GS : Je ne crois pas réaliste cet objectif ni en termes de quantité ni de qualité. Cela supposerait de rendre chaque année à la nature plusieurs dizaines de milliers d'hectares artificialisés. Or, le gisement de terres artificialisées qui peuvent être rapidement rendues à la nature n'est pas si important compte tenu des obstacles juridiques, techniques, financiers. Et la richesse en biodiversité de ces sols renaturés reste à apprécier. Un objectif crédible serait de diminuer le rythme d'artificialisation. En 1997, l'Allemagne s'est fixée comme objectif de diviser par deux son flux annuel d'artificialisation. Vingt ans après, elle n'y est pas encore parvenue mais le rythme a baissé.

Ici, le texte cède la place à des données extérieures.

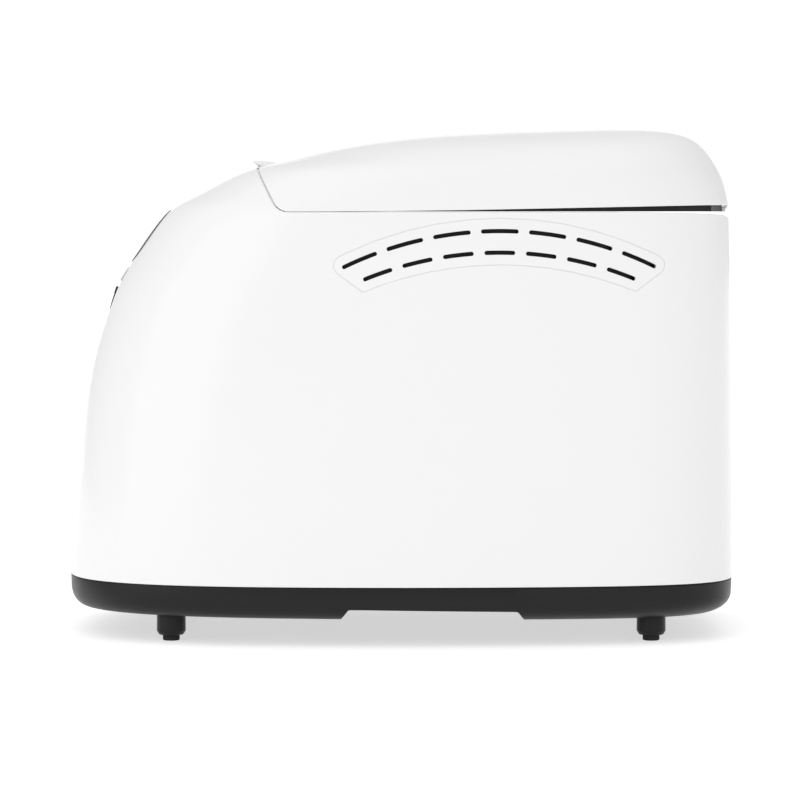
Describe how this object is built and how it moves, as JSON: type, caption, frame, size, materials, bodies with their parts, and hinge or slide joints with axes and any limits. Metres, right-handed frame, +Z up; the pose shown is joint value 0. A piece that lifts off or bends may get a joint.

AE : Existe-t-il des contradictions avec le projet de loi Elan ?
GS : Ce texte ne semble pas accorder une grande place à la lutte contre l'artificialisation. Il porte atteinte à la loi littoral qui reste le meilleur rempart à l'artificialisation très rapide à proximité de la mer. Il diminue, à nouveau, les pouvoirs des architectes des bâtiments de France, gardes fous utiles pour contrôler l'artificialisation dans les espaces protégés. Ce projet de loi mise presque tout sur le logement neuf avec l'objectif de "construire plus, plus vite et moins cher". Cela contribuera à l'étalement urbain et est en contradiction aussi bien avec l'objectif de zéro artificialisation qu'avec la volonté affichée, par ailleurs, de revitaliser les centres-villes en déshérence. Trois millions de logements sont vacants (+ 50 % en dix ans), du fait d'une rentabilité locative en baisse. La taxation accrue de l'immobilier depuis le 1er janvier 2018 risque d'accentuer la tendance. Remettre sur le marché une bonne partie de ces logements serait davantage cohérent avec l'objectif de zéro artificialisation ou même de sa modération.